Precisely, something Joseph Grado referred to as a rear pressure diffuser/equalizer (I don't remember the exact term) in a clipping of, again I don't remember which, Audio Magazine in the early nineties. The fact: http://cdn.head-fi.org/a/ae/500x1000px-LL-ae32c08a_900x900px-LL-89ed175b_driver1.jpeg
My crude interpretation: http://i881.photobucket.com/albums/ac14/devouringone3/HP1000-Copy_zps77445b8f.png
And I equate the mellowness of the cymbals to the star patterned vacuum formed creases of the dome (responsible for the high frequencies on headphone driver diaphragms), which are also unique to this driver.
Leonardo if you like your HP 1000 you owe it to yourself to try my mod (I won't listen to my HP 1000 any other way, personally) (it's the second half of my post; bear in mind that English isn't my native language either ;): http://www.head-fi.org/t/576717/grado-modders-go-magnum/2640#post_9507046
If you already own HD414 pads you know that, stock, they sound neutral, dynamically equal (sound the same at every volume level), detailed/transparent, and bass-less. My mod will increase the bass where it's lacking in quantity and hence improve its extension. You can expect to have easily more than twice the overall bass amount of non-taped TTVJ flat pads; my gross, honest estimation.
Bass doesn't flow through open space (foam is near equivalent to open space) as easily as highs, that's why you need 3M Scotch tape (which properties seem to do bass conduction bliss to my ears) to serve as the walls of an ideally airtight conduit. The pads are a crucial, deeply influencing element to the sound of every Grado headphone.
Also, you're so right about how scary it is to try prying open such a thick spring steel headband on such a rare, expensive and old headphone!
Thank you very much for your comment, devouringone. I've learned a lot about the HP1000s with your posts – it's clear that you are one of the Grado's conoisseur! So it makes me really happy that you liked my review!
I just read that link about your mod and it seems indeed very interesting! I used to have the yellow pads but now I don't (they were sold along with my former HP2s), although I became quite interested in your proposition and would be happy to buy a pair to try it out.
I tried every type of Grado pad and the TTVJ gave me the best sound, along with the yellow pads. The HP1000s were definitely made to be used with flats indeed.
Once again, thank you for your comment! It's really great to have some one this knowledgeable about these Grados around here.

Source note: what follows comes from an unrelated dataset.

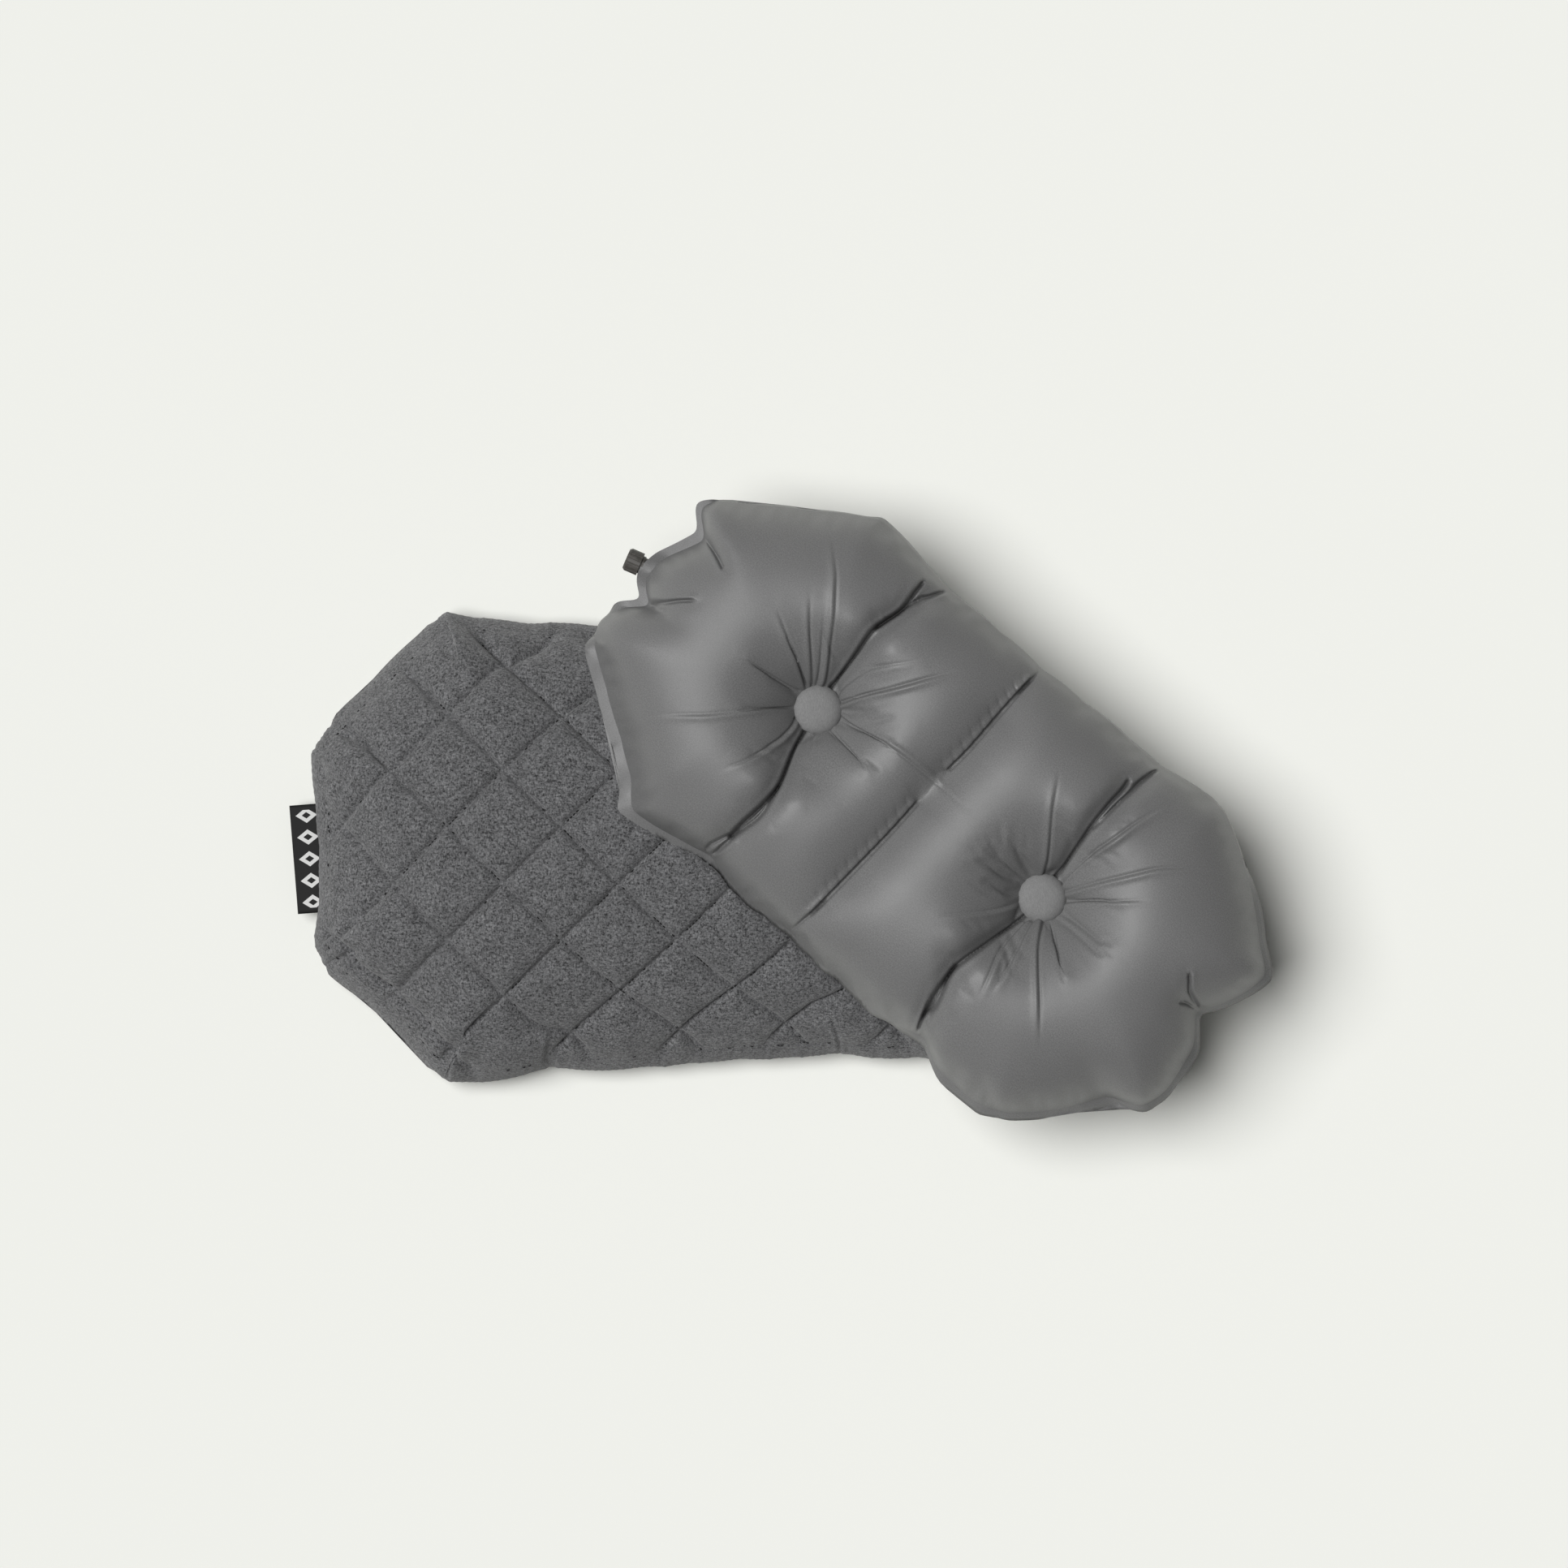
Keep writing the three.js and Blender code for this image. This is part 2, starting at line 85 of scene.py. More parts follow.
BLADDER_FRAME, TUFT_U = panel_frame()
TUFT_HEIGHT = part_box("button_cloth_upper_left")[0].z - BLADDER_FRAME.translation.z
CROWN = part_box("bladder_top_panel")[1].z - BLADDER_FRAME.translation.z
COVER_SEAM_Z = 0.022
COVER_CENTRE = middle("cover_back_panel")
COVER_FRAME = Matrix.Translation((COVER_CENTRE.x, COVER_CENTRE.y, COVER_SEAM_Z))
COVER_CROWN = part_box("cover_top_face")[1].z - COVER_SEAM_Z
JOINTS = {joint["name"]: joint for joint in frame["record"]["behaviour"]["joints"]}
VALVE_AXIS = Vector(JOINTS["valve_pull"]["axis"])
VALVE_BASE = Vector(JOINTS["valve_twist"]["pos_m"])

# ---------------------------------------------------------------- driving dimensions, in metres
# Only the listed paths are in millimetres.

SIM_STEP = 0.0072  # spacing of the cloth's points away from its features
SIM_FRAMES = 28
MOST_TRIANGLES = 190000  # in one piece

# The bladder's flat cut, out to its weld line: a long octagon with rounded corners.
CUT = dict(half_length=0.308, half_width=0.166, corner_start=0.194, end_half=0.080, corner=0.024)
FLANGE = 0.0095  # width of the welded rim outside that line
PULLED = np.array((0.885, 0.835))  # how far the cut draws in when it is inflated: along, across
BUTTON_SEAT = 0.0180  # radius of the skin held flat under a button
BUTTON = dict(turns=72, rings=16, belly=0.72, dome=1.1, tuck=0.93)
SHEET_GAUGE = 0.0006  # the two skins of the flange stand this far apart
FOLD_PIN = 0.9  # how firmly a fold is held while the skins are inflated
ON_LINE = 1e-5  # points nearer than this to a line are on it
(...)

They truly deserve it!
TTVJ flats were also my favorite pads, behind the HD414's and the bowls in that order. Then Joseph Grado improved flat pads became my costly favorites, by a fair margin, because after that the TTVJ sounded pale (echo-y / unfocused / muffled) in comparison.
For all those pads I ended up preferring the sound of 3M Scotch tape around them. Except for the HD414's which don't behave as most Grado pads do. Tape modifying them the traditional way didn't change anything to their sound signature, so I invented the “Sunflower” Grado mod that I have yet to make official in a dedicated thread. I don't recommend applying the mod to any other pad than the HD414's.
My mod improves in the same direction Joseph Grado did with his improved flat pads. I have no hesitation recommending people to buy and modify those yellow sponges, because I think there will be no going back for anyone trying it.
The forwardness of the midrange has been thoroughly discussed (called “glare” by LCfiner and “shoutiness” by Purrin) and though I'm equalizing out presently, I will be trying HP 1000 drivers in wooden cups of various geometries (and in my full Symphones Magnum too) to rule out if whether the effect is coming from the drivers alone or the cups. Some have commented about possible benefits of suppressing that vocal highlighting the HP 1000 does. http://www.head-fi.org/t/596028/joe-grado-hp1000-modifications
Interesting, devouringone!
I'm very interesting in trying the mod. Not sure I want to get rid of the forwardness of the midrange though :P
It's one of the things that make them a very special headphone!